The casual event, Madu told Lakeland This Week, was an opportunity for him to support his friend and introduce a candidate with a lot of experience in the financial sector and a strong understanding of rural values and communities.

“Someone like that with a deep skillset and a deep sense of community would be a great addition to the government in terms of helping us think through the difficulties that we face as people and as a province,” Madu said.

Reutov used the opportunity to formally introduce himself to Madu, saying it was the first time the municipal and provincial elected officials had met. That same day, Reutov also brought Madu and Gogo to an opening puck-drop at the Portage College Voyageurs men's hockey team season-opening home game at the Bold Center.

Family and community

Gogo, a long-time Fort McMurray resident, is the chief economist and president of global advisory and transaction support at a private investment and consulting firm. Gogo also serves on the Assessment Review Board for the Regional Municipality of Wood Buffalo and was appointed to the Alberta Automobile Insurance Rates Board by the UCP in 2020. Gogo also has a  long list of volunteer work on his resume.
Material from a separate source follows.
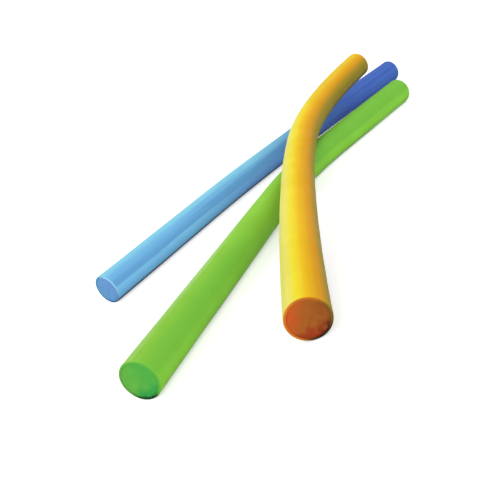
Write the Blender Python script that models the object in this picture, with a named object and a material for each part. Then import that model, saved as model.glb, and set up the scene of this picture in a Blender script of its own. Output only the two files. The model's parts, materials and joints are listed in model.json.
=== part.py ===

Describing his experiences, Gogo says, he is an active community member whose decision to transition into politics was due to a community need. Gogo says his intention for entering the race will be to advocate for families and bring economic structure and support to the riding. He said the area has been missing someone who understands rural conservative values.

"People around me see my passion for the economy, they see my passion for families, they see my passion for supporting businesses—because this is what I’ve been doing and I love doing it," he told the Lakeland This Week reporter who attended the meet-and-greet.

The issues within the riding, Gogo says, are a lack of infrastructure and roads connecting rural communities with one another, and a lack of market access for businesses looking to expand and operate successfully. Ultimately, he says facilitating these opportunities is vital to attract new business and residents, and retain youth, seniors, and community members.

“Families and the economy, that’s it. Those of us who live in the northern part of this province—in these communities— we know how important that is.”


Gogo and former Wildrose Party leader, MLA and federal MP Brian Jean are both running to be the UCP candidate in the riding’s byelection for the MLA seat vacated when Laila Goodridge suddenly left provincial politics for an appointment as the region’s federal Conservative representative.

No date has been set by Alberta Premier Jason Kenney for a byelection and both candidates will have to be approved by the area’s UCP constituency association before the association’s members vote on who will be the party’s selection in the byelection.

Despite Jean’s political experience, Madu, vehemently said he is confident in Gogo’s abilities to represent the riding as the UCP candidate.

“If I didn't think that he would be the best I wouldn’t be here,” said Madu, explaining that he sees the coming nomination campaign as a democratic opportunity, not a battle. “I have enormous respect for Brian, but I think that—right now—our province needs unity. We need less division, we need the type of politics that is focused on all of us, not a ‘me’ kind of politics. We have a lot of problems that the province is dealing with—we have to get that behind us."

As an opportunity to connect with local supporters and discuss the issues, Gogo went on to say that while he doesn’t want to compare his beliefs to Jean’s, the two candidates do have stark differences.

“I don’t want to talk about him — but we stand for totally different things,” Gogo said. “I want to focus on the economy and families of the region… I want to represent the people of the region and it’s quite clear how different we are in that.”

Inside work

Moving forward, says Gogo, fostering the relationships between the UCP caucus members is paramount to facilitating positive change and action for the province of Alberta.

“To that extent, I believe in building coalition within the Conservative movement; not fighting inside the Conservative movement.”